Los
niños sueñan que algún día recorreran el mundo y vivirán mil y una
peripecias. Después, viene en el lote del crecimiento, muchos se
tuercen, asesinan al aspirante a explorador y se conforman con un coche
más grande, una casa mayor y más dinero en el banco. En otros muchos
casos, al menos en momentos como este, Indiana Jones muere de muerte
natural porque la retórica del final de mes emborrona la lírica. Los
niños estudian y cuando abren el libro de Historia quieren ser el
Cristóbal Colón o Isabel de Castilla, Catalina de Medici o Iván el
Terrible, ven mapas de otros tiempos en que las fronteras nada tenían
que ver con las actuales y aparecían nombres como Ribagorza o Imperio
Austrohúngaro, y maldicen la quietud del presente envidiando a los
protagonistas de aquellos convulsos siglos.
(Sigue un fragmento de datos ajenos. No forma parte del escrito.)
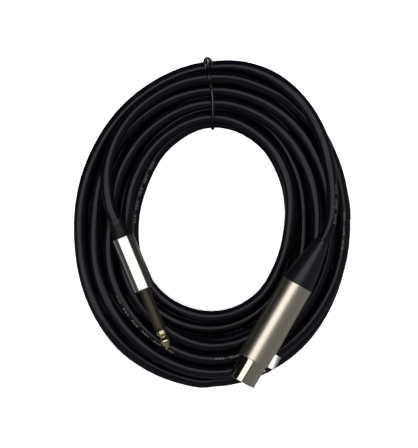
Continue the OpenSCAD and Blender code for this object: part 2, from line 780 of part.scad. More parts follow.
// Plate behind the collar, with a tail and a band clamped round the jacket.
module jack_ground_lug() {
    color("#b8b8b4") in_jack() difference() {
        union() {
            rod_x(lug_x, collar_back_x, lug_r);
            block([clamp_x, -lug_tail_w / 2, tail_top_z - lug_t],
                [collar_back_x, lug_tail_w / 2, tail_top_z]);
            difference() {
                rod_x(clamp_x, clamp_x + clamp_w, clamp_r);
                block([clamp_x - 1, -1.6, 0], [clamp_x + clamp_w + 1, 1.6, barrel_r]);
            }
        }
        rod_x(clamp_x - 1, clamp_x + clamp_w + 1, clamp_bore_r);
        rod_x(lug_x - 1, collar_back_x + 1, sleeve_bore_d / 2);
    }
}

// Thin tube between the solder joints and the barrel.
module jack_liner() {
    color("#d9d4c4") in_jack() tube_x(liner_x, washer_x, liner_r, liner_bore_r);
}

module jack_wire_tip() {
    x0 = jack_strip_x;
    z1 = tip_tail_z + core_r + tube_gap;
    color("#b0372e") in_jack() wire([
        [x0, 0, core_r + 0.2], [x0 + wire_bend, 0, core_r + 0.4],
        [tip_tail_x - wire_bend, 0, z1 - 0.3], [tip_tail_x - 0.3, 0, z1],
        [tip_tail_x + joint_len, 0, z1]
    ]);
}

module jack_wire_shield() {
    x0 = jack_strip_x;
    x1 = x0 + shield_reach + wire_bend;
    z1 = tail_top_z + core_r + tube_gap;
    color("#b98c5a") in_jack() wire([
        [x0, 0, -core_r - 0.2], [x0 + wire_bend, 0, -core_r - 0.4],
        [x0 + shield_reach, 0, z1 + 0.2], [x1, 0, z1], [x1 + joint_len, 0, z1]
    ]);
}

// ---- tie ----

// The tie lies in an upright plane, turned a little from the radial line.
tie_x = 6;
tie_turn = 6;
tie_side = tie_x * cos(tie_turn);
tie_lead_places = [[86.6, 11.9], [80.8, 16.45]];

function tie_cross(k) = k + (asin(tie_side / coil_r(k)) - tie_turn) / 360;

function tie_place(t) = [
    sqrt(coil_r(t) * coil_r(t) - tie_side * tie_side) + tie_x * sin(tie_turn), coil_z(t)
];

tie_places = concat([for (k = [1:floor(end_turn)]) tie_place(tie_cross(k))], tie_lead_places);

// The two ends, twisted together and folded over outside the bundle.
twist_points = [
    [-3.3, 88.9, 14.7], [-3.9, 90, 16], [-3.6, 91.1, 17], [-2.4, 91.9, 17.4],
    [-0.8, 91.6, 17], [0.4, 91, 16.4], [1.6, 90.6, 15.8]
];
twist_deg = 70;

module strands_outline(grow) {
    hull() for (p = tie_places) translate(p) circle(r = cable_r + grow, $fn = 24);
}

// A flat bar's ring: its section turns as it goes along.
function bar_ring(c, dir, turn, w, t) =
    let (
        u = unit(cross(dir, [0, 0, 1])), v = cross(u, dir),
        a = cos(turn) * u + sin(turn) * v, b = cos(turn) * v - sin(turn) * u
    )
    [for (q = [[1, 1], [-1, 1], [-1, -1], [1, -1]]) c + a * q[0] * w / 2 + b * q[1] * t / 2];

// Flat tie hugging all the strands, its two ends twisted together outside.
module tie() {
    dirs = travel(twist_points, [0, 0.7, 0.7], [1, -0.3, -0.4]);
    m = len(twist_points);
    color("#0c0c0e") union() {
        translate([tie_x, 0, 0]) rotate([0, 0, tie_turn]) rotate([90, 0, 90])
            translate([0, 0, -tie_w / 2]) linear_extrude(tie_w) difference() {
                strands_outline(tie_gap + tie_t);
                strands_outline(tie_gap);
            }
        skin([
            for (i = [0:m - 1])
            each bar_ring(twist_points[i], dirs[i], i * twist_deg, tie_w, 2 * tie_t)
        ], m, 4);
    }
}

// ---- assembly ----

cable_coil();
xlr_lead();
jack_lead();
xlr_shell();
xlr_insert();
xlr_contact_1();
xlr_contact_2();
xlr_contact_3();
xlr_latch();
xlr_latch_pin();
xlr_latch_spring();
xlr_insert_screw();
xlr_chuck();
xlr_boot();
xlr_wire_shield();
xlr_wire_hot();
xlr_wire_cold();
jack_barrel();
jack_boot();
jack_sleeve();
jack_insulator();
jack_tip();
jack_washer();
jack_tip_lug();
jack_ground_lug();
jack_liner();
jack_wire_tip();
jack_wire_shield();
tie();
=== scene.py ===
import math

import bmesh
import bpy
from mathutils import Matrix, Vector


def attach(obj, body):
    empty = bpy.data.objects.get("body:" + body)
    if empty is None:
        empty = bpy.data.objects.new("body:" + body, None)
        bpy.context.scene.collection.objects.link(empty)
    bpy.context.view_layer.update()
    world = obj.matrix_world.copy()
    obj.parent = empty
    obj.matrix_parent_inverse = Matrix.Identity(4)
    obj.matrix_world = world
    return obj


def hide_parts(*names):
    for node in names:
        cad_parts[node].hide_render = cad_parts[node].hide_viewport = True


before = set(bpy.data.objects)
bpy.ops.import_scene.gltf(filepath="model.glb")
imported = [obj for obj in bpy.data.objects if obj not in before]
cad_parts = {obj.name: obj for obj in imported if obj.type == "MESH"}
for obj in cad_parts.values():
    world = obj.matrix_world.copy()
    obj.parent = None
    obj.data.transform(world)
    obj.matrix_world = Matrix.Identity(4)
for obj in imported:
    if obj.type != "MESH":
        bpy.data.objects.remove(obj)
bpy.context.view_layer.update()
MM = 0.001


# ---- camera: a long lens straight above the coil, with +Y up the picture ----

CAMERA_AT = (-0.00168, -0.00112, 1.404)
LENS, SENSOR_W, SEES_TO = 200, 36, 10

camera = bpy.data.objects.new("camera", bpy.data.cameras.new("camera"))
bpy.context.scene.collection.objects.link(camera)
camera.data.lens = LENS
camera.data.sensor_width = SENSOR_W
camera.data.clip_end = SEES_TO
camera.location = CAMERA_AT
bpy.context.scene.camera = camera


# ---- cable: 4 m of microphone cable in a black PVC jacket, extruded round its cores.
# It is wound by hand into eight loops that lie in two layers, with a lead over them to
# each connector, and its lowest strands rest flat on the table ----

CABLE_D, STRAND_GAP, REST_FLAT = 6.7, 0.45, 0.67
CABLE_R = CABLE_D / 2
PITCH = CABLE_D + STRAND_GAP
LOW_Z = CABLE_R - REST_FLAT
TOP_Z = LOW_Z + PITCH
# The loops spiral in through the upper layer, then reverse, go down and spiral out.
START_TURN, END_TURN = 0.25, 8.5
REVERSE_TURN, REVERSE_SPAN = 2.85, 0.75
DOWN_TURN, DOWN_SPAN = 3.25, 0.5
# Each loop changes its lane in this part of its turn.
LOW_FIRST_TURN, LANE_START, LANE_SPAN = 4, 0.08, 0.42
# They arch up a little under the tie.
LIFT_H, LIFT_SPAN = 1.85, 0.1
# Every 30 degrees of the ring, clockwise from the tie: the radius of its hole, its width
# in strands, the lanes in the lower layer, and the upper layer's first lane and its step.
INNER_R = [53, 50.5, 43.5, 38.5, 40.5, 46.5, 49.5, 48.5, 44.5, 41, 41.5, 47.5]
BAND_W = [5.1, 5.4, 5.1, 5.45, 5.8, 5.95, 6.15, 5.85, 5.3, 5.05, 5.2, 5.05]
LOW_LANES = [4.06, 4.12, 4.13, 4.42, 4.75, 4.95, 5.08, 4.85, 4.35, 4.08, 4.12, 4.06]
TOP_LANE = [0.83, 0.84, 1.03, 1.06, 1.02, 0.96, 0.95, 0.91, 0.93, 0.95, 1, 0.95]
TOP_STEP = [0.24, 0.24, 0.25, 0.23, 0.22, 0.21, 0.2, 0.22, 0.25, 0.3, 0.3, 0.28]
# Where each connector's boot has its mouth, and which way it points.
XLR_AT, XLR_TURN = Vector((61.3, -10.5, 22.63)), math.radians(240)
JACK_AT, JACK_TURN = Vector((-54, 1.5, 19.93)), math.radians(-67.5)
# The leads lie as they fell, so their points are listed.
XLR_LEAD = [
    (-18.5, -87.5, 3.4), (-30, -83.2, 5.2), (-41, -76.8, 7.4), (-51, -68.5, 9.2),
    (-60.5, -56, 9.9), (-67.5, -42, 9.9), (-72, -26.5, 9.9), (-74, -9, 9.9),
    (-73.5, 8, 9.9), (-70.5, 23.5, 9.9), (-65, 38, 9.9), (-57, 52, 9.9),
    (-46.5, 64.5, 10), (-33.5, 74.7, 10.6), (-20, 81.8, 11.4), (-8, 85.5, 11.8),
    (3, 86.9, 12), (13, 87, 12), (23, 85.2, 12.4), (32.5, 81.5, 14),
    (41, 75.8, 15.8), (49, 68, 17), (56.5, 57.5, 17.1), (62.1, 45.3, 17.2),
    (65.2, 33, 17.9), (66.7, 21.5, 19.2), (67, 12, 20.7), (66.6, 4.6, 21.8),
    (65.5, -1.4, 22.4),
]
JACK_LEAD = [
    (-58.5, 18, 19.1), (-58.8, 28, 18), (-56, 40, 17.1), (-50.5, 51.5, 17.1),
    (-42.5, 62, 17.1), (-32.5, 70, 17.1), (-21, 76.3, 17), (-9, 79.8, 16.6),
    (2.5, 80.8, 16.3), (12.5, 80, 15.6), (21.5, 77.6, 13.8), (31, 73.8, 12.3),
    (40.3, 69.2, 10.8), (48.3, 62.6, 9.9), (56, 55.3, 9.9), (62, 47.2, 9.9),
    (66.5, 37.8, 9.9), (70.3, 27.5, 9.9), (72.7, 17, 9.9),
]
# Where the cable has points on each connector's axis; below 0 they are outside its boot.
IN_XLR_BOOT = (-4.5, 0, 12, 24, 36)
IN_JACK_BOOT = (22, 11, 0, -7)
LOOP_RINGS, LEAD_STEP, JACKET_SIDES = 72, 4, 28
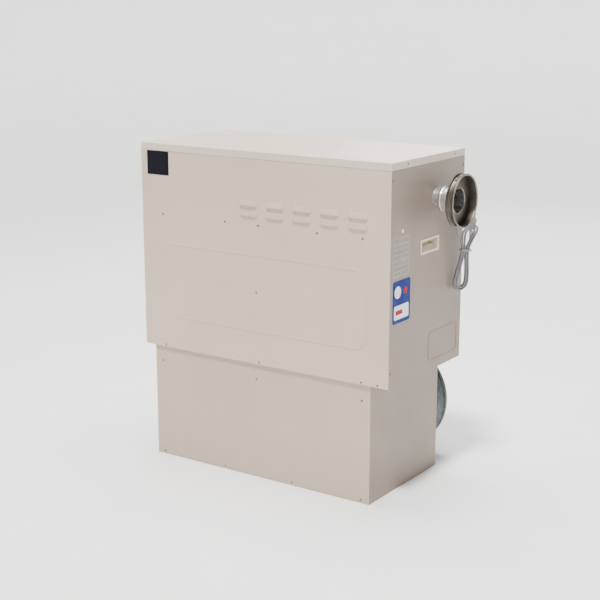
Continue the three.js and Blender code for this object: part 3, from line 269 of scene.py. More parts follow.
def drawn_metal(name, colour, roughness, tarnish, lines=ALONG_X, amount=0.45, painted_shade=None):
    """Rolled or spun metal with fine lines along one way and blotches of tarnish.

    The last argument is painted shade towards the back of a drum: (where it starts along X, where it is
    full, its colour).
    """
    look = Finish(name, roughness, 0.95)
    fine = look.noise(1.0, 3.0, 0.55, look.stretched(lines))
    base = look.ramp(fine, 0.32, 0.7, scaled_colour(colour, 0.80), scaled_colour(colour, 1.08))
    blotch = look.span(look.noise(16.0, 5.0, 0.62), 0.46, 0.70, 0.0, amount)
    base = look.mix(blotch, base, linear(tarnish))
    # Painted shade, darkening towards a drum's back plate.
    if painted_shade is not None:
        start, full, shade_colour = painted_shade
        base = look.mix(look.axis_share("X", start, full, 0.0, 0.8), base, linear(shade_colour))
    look.colour(base)
    look.gloss(look.span(look.noise(22.0, 4.0, 0.6), 0.3, 0.72, roughness - 0.06, roughness + 0.12))
    look.normal(look.bump(fine, 0.00006, 0.5))
    return look.material


def cast_metal(name, colour, roughness, grain=900.0, metallic=0.6):
    """Cast or enamelled metal: a broad mottle over a fine pitted skin."""
    look = Finish(name, roughness, metallic)
    dark = scaled_colour(colour, 0.78)
    look.colour(look.ramp(look.noise(24.0, 5.0, 0.65), 0.32, 0.68, dark, linear(colour)))
    look.gloss(look.span(look.noise(60.0, 3.0), 0.3, 0.7, roughness - 0.08, roughness + 0.1))
    pits = look.bump(look.cells(grain, "Distance"), 0.00015, 0.5)
    look.normal(look.bump(look.noise(40.0, 3.0), 0.0003, 0.4, pits))
    return look.material


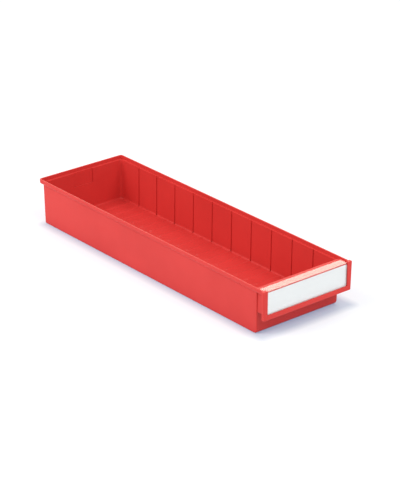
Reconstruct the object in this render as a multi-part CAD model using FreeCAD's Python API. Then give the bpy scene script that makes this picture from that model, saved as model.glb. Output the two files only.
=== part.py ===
import FreeCAD, Part
import math
import os

# Stackable storage bin: one long, low moulded tub with a raised stacking rim
# and a label panel across its front.  A printed card stands in the panel
# behind a clear cover, which folds back over the shelf behind the panel.
#
# Millimetres.  X is the width, Y the length with the front at -Y, Z is up.
# The origin is the middle of the underside of the bounding box.

# --- Overall size
LENGTH = 600.0
WIDTH = 187.6
HEIGHT = 83.0
FRONT = -LENGTH / 2
BACK = LENGTH / 2

# --- Tub: four drafted walls and a floor
TUB_HALF_WIDTH = 87.2          # outside, measured at the rim's height
TUB_FRONT = FRONT + 23.0
TUB_BACK = BACK - 5.0
WALL = 2.3
FLOOR = 2.2
DRAFT = math.radians(0.8)
TUB_EDGE_RADIUS = 2.0          # front uprights, and the bottom edge at the sides and back
TUB_FRONT_RADIUS = 7.0         # bottom edge at the front
TUB_BACK_RADIUS = 5.0          # back uprights
INNER_EDGE_RADIUS = 3.5
INNER_FRONT_RADIUS = TUB_FRONT_RADIUS - WALL
INNER_BACK_RADIUS = 6.0        # thicker than the walls here, to stiffen the corners

# --- Rim that the next bin stands in
RIM_HALF_WIDTH = 91.0
RIM_WALL = 2.2
RIM_BOTTOM = 74.3
LEDGE = 76.5                   # height of the step that carries the next bin
RIM_CORNER_RADIUS = 5.0
RIM_UNDER_RADIUS = 3.2
SOFT_EDGE = 0.8

# --- Front panel, the shelf behind it and the webs that carry it
PANEL_BOTTOM = 32.4
PANEL_BOTTOM_HALF_WIDTH = 92.3
PANEL_DEPTH = 5.5
PANEL_WALL = 2.2
PANEL_EDGE_RADIUS = 1.2
SHELF_TOP = 79.7
SHELF_THICKNESS = 2.2
WEB_OUTSIDE = 85.0
WEB_THICKNESS = 2.0
WEB_BOTTOM = 39.0

# --- Label holder: a window with a groove behind its lips, open at the top
LIP_THICKNESS = 2.0
WINDOW_HALF_WIDTH = 84.5
WINDOW_BOTTOM = 40.7
WINDOW_CORNER_RADIUS = 2.0
LIP_EDGE_RADIUS = 0.4
GROOVE_DEPTH = 1.5
GROOVE_HALF_WIDTH = 86.2
GROOVE_BOTTOM = 38.7
PLATE_FRONT = FRONT + LIP_THICKNESS + GROOVE_DEPTH

# --- Card and clear cover
CARD_THICKNESS = 0.3
CARD_HALF_WIDTH = 85.6
CARD_GAP = 0.05                # to the panel behind it
CARD_BOTTOM = GROOVE_BOTTOM + 0.1
CARD_TOP = SHELF_TOP - 1.8
CARD_CORNER_RADIUS = 1.5
COVER_THICKNESS = 0.8
COVER_HALF_WIDTH = 85.8
COVER_GAP = 0.2                # to the lips in front of it
COVER_LIFT = 0.1               # between its fold and the shelf
COVER_BOTTOM = GROOVE_BOTTOM + 0.2
COVER_BACK = TUB_FRONT - 4.8
COVER_BEND_RADIUS = 1.2
COVER_CORNER_RADIUS = 1.5

# --- Divider slots down both long walls
SLOT_COUNT = 10
SLOT_PITCH = 51.0
SLOT_WIDTH = 2.4
SLOT_DEPTH = 1.2
FIRST_SLOT_FROM_BACK_WALL = 52.3

# --- Low rounded ridges across the floor, one at each slot and one between.  They lie in
#     two rows, and ramp down to a plain strip along the middle.
RIDGE_PITCH = SLOT_PITCH / 2
RIDGE_WIDTH = 9.0
RIDGE_HEIGHT = 1.2
RIDGE_INNER_END = 28.0
RIDGE_OUTER_END = 82.0
RIDGE_RAMP = 4.0

# --- Shallow pocket inside the back wall
POCKET_HALF_WIDTH = 21.0
POCKET_BOTTOM = 50.0
POCKET_DEPTH = 1.2

SPARE = 1.0                    # how far a cutter runs past the face it opens
MIN_SHARP_ANGLE = math.radians(5)


def box(x_low, x_high, y_low, y_high, z_low, z_high):
    corner = FreeCAD.Vector(x_low, y_low, z_low)
    return Part.makeBox(x_high - x_low, y_high - y_low, z_high - z_low, corner)


def centred_box(half_width, y_low, y_high, z_low, z_high):
    return box(-half_width, half_width, y_low, y_high, z_low, z_high)


def near(value, target):
    return abs(value - target) < 1e-4


def all_at(edge, axis, target):
    """True where both ends of the edge have this coordinate on this axis."""
    return all(near(getattr(vertex.Point, axis), target) for vertex in edge.Vertexes)


def upright(edge):
    start, end = edge.Vertexes[0].Point, edge.Vertexes[-1].Point
    return near(start.x, end.x) and near(start.y, end.y)


def rounded(shape, radius, wanted):
    """Fillet every edge of the shape for which wanted(edge) is true."""
    return shape.makeFillet(radius, [edge for edge in shape.Edges if wanted(edge)])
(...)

Luego crecen y son
conscientes de que están vivos en medio de una época apasionante, que no
es necesariamente sinónimo de buena, en la que las líneas de los mapas
bailan a ritmo de rap, no se apaga una guerra y se ha encendido otra y, a
la par, el avance tecnológico ha propiciado más cambios en las formas
de hacer y pensar que en varios milenios anteriores. Hasta hemos visto
la renuncia de un papa, un hecho tan insólito, que el Cometa Halley ha
tenido tiempo de visitarnos ocho veces desde que se produjera el
anterior episodio semejante. Los niños quieren el mar con olas, cuando
dejan de serlo se lavan los pies en la mar calma.